EXERCISE INSTRUCTIONS: Both the line containing "places = [(-90.0, x)" and the line containing "low, high = Vector((1e9,)" belong in the answer, along with every line between them; print exactly those.

INFORMATION SUPPLIED:
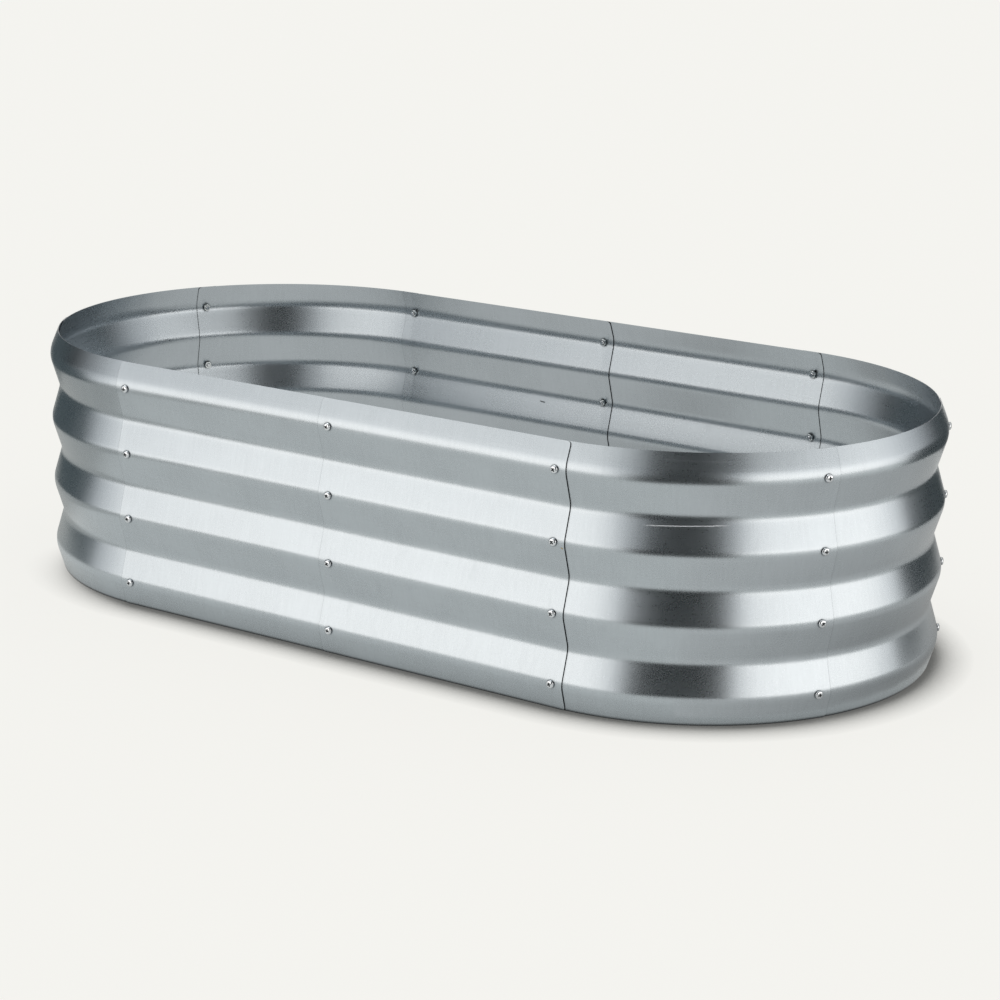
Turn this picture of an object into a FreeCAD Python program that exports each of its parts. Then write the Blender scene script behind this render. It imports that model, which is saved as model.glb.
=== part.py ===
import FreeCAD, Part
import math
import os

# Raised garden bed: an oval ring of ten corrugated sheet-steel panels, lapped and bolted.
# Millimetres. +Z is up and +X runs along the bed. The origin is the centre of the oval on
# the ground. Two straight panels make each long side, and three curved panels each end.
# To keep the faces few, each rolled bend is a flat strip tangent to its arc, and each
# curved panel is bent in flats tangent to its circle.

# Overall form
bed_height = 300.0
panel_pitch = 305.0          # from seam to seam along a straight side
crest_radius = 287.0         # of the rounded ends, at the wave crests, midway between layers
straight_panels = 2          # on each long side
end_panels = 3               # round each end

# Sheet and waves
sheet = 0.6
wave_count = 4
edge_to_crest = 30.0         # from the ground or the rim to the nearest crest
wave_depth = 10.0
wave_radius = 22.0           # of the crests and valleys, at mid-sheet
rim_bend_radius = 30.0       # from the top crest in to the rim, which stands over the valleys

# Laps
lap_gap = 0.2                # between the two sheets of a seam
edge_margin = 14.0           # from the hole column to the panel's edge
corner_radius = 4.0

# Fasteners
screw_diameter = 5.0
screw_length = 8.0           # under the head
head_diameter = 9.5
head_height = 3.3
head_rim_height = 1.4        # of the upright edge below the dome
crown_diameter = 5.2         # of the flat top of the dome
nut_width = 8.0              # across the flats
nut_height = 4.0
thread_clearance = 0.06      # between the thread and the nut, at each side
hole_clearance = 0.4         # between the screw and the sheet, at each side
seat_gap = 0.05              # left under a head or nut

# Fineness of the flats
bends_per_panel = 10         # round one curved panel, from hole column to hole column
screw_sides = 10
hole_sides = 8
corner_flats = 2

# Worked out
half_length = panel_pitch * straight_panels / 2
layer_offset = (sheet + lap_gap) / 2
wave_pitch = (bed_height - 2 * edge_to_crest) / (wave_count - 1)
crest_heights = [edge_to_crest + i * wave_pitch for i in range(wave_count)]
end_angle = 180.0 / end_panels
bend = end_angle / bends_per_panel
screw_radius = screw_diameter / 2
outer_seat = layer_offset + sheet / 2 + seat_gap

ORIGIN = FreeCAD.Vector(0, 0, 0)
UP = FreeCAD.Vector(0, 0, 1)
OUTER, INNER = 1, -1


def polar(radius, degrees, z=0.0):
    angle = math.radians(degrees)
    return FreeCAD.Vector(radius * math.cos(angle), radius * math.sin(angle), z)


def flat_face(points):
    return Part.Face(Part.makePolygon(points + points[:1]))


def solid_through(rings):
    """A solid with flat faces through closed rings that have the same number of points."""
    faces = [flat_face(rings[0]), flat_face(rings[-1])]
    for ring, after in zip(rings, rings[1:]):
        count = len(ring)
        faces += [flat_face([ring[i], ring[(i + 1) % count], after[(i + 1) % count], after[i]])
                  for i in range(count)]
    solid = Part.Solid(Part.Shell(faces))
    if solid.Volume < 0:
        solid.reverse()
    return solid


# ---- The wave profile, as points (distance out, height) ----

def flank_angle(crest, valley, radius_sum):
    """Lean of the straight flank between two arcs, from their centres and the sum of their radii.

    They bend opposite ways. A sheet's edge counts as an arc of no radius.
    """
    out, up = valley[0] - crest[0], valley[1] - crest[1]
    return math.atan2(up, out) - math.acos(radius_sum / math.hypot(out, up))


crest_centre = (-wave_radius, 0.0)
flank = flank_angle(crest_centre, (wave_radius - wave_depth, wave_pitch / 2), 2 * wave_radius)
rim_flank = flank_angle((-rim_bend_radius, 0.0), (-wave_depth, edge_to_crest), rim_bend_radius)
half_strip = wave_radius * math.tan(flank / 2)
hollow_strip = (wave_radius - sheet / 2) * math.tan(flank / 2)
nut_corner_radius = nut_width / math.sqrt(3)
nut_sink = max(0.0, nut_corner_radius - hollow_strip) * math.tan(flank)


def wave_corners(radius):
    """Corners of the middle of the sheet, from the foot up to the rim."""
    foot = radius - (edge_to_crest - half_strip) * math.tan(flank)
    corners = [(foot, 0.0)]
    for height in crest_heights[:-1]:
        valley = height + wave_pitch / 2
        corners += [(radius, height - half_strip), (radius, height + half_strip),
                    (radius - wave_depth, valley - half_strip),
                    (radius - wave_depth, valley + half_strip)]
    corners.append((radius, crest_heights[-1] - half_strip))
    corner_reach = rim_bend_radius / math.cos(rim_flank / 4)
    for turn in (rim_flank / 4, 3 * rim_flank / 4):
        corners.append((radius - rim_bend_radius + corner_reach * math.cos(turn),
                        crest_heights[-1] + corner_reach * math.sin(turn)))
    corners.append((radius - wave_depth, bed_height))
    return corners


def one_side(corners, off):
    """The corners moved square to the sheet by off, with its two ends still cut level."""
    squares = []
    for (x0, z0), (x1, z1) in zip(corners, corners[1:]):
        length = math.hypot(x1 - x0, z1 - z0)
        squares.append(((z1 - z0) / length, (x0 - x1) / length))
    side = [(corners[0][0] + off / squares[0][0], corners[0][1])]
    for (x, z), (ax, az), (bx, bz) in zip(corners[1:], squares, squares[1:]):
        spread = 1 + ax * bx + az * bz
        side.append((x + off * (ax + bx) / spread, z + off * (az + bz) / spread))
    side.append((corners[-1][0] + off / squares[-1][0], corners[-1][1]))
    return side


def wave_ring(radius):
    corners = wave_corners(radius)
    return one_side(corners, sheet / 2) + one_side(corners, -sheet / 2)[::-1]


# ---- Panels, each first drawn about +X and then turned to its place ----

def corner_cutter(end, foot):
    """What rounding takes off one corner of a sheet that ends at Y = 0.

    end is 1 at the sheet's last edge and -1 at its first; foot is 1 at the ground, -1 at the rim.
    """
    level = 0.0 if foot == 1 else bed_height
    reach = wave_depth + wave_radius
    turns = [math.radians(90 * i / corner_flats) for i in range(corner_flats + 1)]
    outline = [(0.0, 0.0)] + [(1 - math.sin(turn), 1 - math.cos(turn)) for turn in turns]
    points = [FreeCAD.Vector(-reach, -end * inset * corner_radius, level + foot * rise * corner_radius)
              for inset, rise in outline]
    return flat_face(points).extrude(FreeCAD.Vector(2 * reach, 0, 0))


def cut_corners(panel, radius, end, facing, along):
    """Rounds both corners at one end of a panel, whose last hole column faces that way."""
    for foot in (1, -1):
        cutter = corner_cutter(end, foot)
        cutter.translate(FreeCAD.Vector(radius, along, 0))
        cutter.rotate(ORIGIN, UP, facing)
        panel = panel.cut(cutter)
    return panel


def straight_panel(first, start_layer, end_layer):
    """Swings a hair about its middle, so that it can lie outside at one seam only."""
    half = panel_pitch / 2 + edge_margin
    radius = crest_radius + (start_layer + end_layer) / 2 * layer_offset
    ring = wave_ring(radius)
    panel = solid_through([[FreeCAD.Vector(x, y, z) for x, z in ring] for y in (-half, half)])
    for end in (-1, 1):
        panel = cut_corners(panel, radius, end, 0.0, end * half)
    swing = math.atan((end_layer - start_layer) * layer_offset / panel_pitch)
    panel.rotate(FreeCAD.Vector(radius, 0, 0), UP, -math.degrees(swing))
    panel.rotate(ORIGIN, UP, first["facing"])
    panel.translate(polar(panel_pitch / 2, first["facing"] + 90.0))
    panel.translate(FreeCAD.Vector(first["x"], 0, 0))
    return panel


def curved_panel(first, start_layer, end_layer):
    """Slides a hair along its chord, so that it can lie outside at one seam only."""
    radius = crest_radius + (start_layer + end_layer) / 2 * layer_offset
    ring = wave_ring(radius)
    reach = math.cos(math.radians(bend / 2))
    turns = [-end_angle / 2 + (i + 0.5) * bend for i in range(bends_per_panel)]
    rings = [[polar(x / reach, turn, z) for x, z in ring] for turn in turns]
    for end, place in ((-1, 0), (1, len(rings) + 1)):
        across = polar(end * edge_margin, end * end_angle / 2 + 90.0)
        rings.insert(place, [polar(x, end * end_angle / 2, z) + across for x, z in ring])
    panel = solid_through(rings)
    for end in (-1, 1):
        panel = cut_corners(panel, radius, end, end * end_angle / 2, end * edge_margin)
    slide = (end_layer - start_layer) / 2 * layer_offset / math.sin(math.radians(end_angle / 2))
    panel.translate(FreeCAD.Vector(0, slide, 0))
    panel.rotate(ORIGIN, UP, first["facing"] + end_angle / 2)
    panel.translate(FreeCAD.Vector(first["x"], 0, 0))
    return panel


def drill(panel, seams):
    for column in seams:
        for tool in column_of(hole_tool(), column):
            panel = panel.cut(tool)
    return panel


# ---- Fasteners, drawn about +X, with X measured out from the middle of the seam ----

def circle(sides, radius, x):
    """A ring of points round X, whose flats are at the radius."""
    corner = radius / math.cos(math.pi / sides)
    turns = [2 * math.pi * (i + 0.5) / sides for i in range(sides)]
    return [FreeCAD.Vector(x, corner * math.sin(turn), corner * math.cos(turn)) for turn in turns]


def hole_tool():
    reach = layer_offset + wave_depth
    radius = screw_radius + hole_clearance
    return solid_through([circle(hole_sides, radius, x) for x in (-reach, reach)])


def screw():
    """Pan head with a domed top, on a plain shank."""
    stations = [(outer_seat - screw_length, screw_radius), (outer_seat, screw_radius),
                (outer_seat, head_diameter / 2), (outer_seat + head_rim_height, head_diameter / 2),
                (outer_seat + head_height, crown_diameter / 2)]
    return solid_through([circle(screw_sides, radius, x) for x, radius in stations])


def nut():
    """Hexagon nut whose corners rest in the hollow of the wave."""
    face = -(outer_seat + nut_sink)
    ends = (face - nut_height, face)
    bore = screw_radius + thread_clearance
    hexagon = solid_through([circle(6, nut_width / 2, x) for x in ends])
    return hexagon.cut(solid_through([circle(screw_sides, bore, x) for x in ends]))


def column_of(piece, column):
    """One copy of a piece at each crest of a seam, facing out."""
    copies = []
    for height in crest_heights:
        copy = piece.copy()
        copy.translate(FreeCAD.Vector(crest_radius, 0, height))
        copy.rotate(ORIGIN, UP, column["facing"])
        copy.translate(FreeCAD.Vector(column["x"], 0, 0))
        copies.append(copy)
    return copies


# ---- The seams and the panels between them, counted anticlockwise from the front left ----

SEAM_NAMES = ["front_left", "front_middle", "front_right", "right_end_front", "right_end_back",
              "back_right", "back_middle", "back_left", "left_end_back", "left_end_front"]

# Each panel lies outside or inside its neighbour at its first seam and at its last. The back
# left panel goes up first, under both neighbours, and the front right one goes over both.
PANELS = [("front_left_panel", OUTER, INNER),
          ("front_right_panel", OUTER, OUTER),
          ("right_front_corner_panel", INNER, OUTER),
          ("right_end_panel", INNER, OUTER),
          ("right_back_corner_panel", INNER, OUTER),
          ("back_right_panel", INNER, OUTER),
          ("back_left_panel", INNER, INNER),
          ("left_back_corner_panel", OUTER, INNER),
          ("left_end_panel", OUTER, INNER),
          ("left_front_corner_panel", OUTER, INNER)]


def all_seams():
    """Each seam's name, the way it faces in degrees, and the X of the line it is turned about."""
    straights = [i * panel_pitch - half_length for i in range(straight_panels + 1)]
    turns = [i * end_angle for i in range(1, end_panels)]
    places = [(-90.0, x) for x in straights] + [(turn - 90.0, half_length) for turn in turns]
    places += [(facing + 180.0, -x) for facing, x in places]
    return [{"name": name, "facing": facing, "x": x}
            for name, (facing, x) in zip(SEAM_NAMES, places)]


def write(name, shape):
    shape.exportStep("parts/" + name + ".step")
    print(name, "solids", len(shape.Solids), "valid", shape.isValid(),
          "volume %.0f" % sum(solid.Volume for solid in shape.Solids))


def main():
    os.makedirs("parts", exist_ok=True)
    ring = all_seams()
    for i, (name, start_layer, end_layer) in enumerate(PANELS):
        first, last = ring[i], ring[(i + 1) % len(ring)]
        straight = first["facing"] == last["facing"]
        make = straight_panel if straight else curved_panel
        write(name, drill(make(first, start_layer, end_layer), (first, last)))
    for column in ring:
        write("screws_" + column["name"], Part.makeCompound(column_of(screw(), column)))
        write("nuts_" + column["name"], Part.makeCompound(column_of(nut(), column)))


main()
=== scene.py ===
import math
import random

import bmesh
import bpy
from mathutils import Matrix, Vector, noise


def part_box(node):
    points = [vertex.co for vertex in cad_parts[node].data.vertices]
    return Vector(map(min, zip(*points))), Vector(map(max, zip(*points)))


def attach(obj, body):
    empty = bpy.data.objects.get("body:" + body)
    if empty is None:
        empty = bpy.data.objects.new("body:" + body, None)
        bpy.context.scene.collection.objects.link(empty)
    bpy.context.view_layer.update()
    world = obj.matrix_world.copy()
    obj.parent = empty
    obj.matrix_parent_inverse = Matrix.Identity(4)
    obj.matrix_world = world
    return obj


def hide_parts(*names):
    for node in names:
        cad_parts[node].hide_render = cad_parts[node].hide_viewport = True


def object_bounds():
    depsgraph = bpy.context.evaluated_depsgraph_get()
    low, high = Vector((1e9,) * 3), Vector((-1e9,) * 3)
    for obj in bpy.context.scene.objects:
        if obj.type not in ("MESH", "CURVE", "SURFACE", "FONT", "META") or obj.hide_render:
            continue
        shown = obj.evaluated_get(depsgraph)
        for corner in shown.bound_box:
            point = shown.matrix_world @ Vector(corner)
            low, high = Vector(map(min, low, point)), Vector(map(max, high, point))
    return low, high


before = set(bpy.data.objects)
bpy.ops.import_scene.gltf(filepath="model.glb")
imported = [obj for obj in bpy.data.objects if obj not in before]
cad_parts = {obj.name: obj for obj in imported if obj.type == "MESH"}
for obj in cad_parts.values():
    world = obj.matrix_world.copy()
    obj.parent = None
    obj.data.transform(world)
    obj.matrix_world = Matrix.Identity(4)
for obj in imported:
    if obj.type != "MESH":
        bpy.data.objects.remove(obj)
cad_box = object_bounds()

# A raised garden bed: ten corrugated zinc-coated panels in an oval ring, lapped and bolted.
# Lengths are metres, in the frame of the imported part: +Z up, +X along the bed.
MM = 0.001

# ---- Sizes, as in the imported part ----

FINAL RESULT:
    places = [(-90.0, x) for x in straights] + [(turn - 90.0, half_length) for turn in turns]
    places += [(facing + 180.0, -x) for facing, x in places]
    return [{"name": name, "facing": facing, "x": x}
            for name, (facing, x) in zip(SEAM_NAMES, places)]


def write(name, shape):
    shape.exportStep("parts/" + name + ".step")
    print(name, "solids", len(shape.Solids), "valid", shape.isValid(),
          "volume %.0f" % sum(solid.Volume for solid in shape.Solids))


def main():
    os.makedirs("parts", exist_ok=True)
    ring = all_seams()
    for i, (name, start_layer, end_layer) in enumerate(PANELS):
        first, last = ring[i], ring[(i + 1) % len(ring)]
        straight = first["facing"] == last["facing"]
        make = straight_panel if straight else curved_panel
        write(name, drill(make(first, start_layer, end_layer), (first, last)))
    for column in ring:
        write("screws_" + column["name"], Part.makeCompound(column_of(screw(), column)))
        write("nuts_" + column["name"], Part.makeCompound(column_of(nut(), column)))


main()
=== scene.py ===
import math
import random

import bmesh
import bpy
from mathutils import Matrix, Vector, noise


def part_box(node):
    points = [vertex.co for vertex in cad_parts[node].data.vertices]
    return Vector(map(min, zip(*points))), Vector(map(max, zip(*points)))


def attach(obj, body):
    empty = bpy.data.objects.get("body:" + body)
    if empty is None:
        empty = bpy.data.objects.new("body:" + body, None)
        bpy.context.scene.collection.objects.link(empty)
    bpy.context.view_layer.update()
    world = obj.matrix_world.copy()
    obj.parent = empty
    obj.matrix_parent_inverse = Matrix.Identity(4)
    obj.matrix_world = world
    return obj


def hide_parts(*names):
    for node in names:
        cad_parts[node].hide_render = cad_parts[node].hide_viewport = True


def object_bounds():
    depsgraph = bpy.context.evaluated_depsgraph_get()
    low, high = Vector((1e9,) * 3), Vector((-1e9,) * 3)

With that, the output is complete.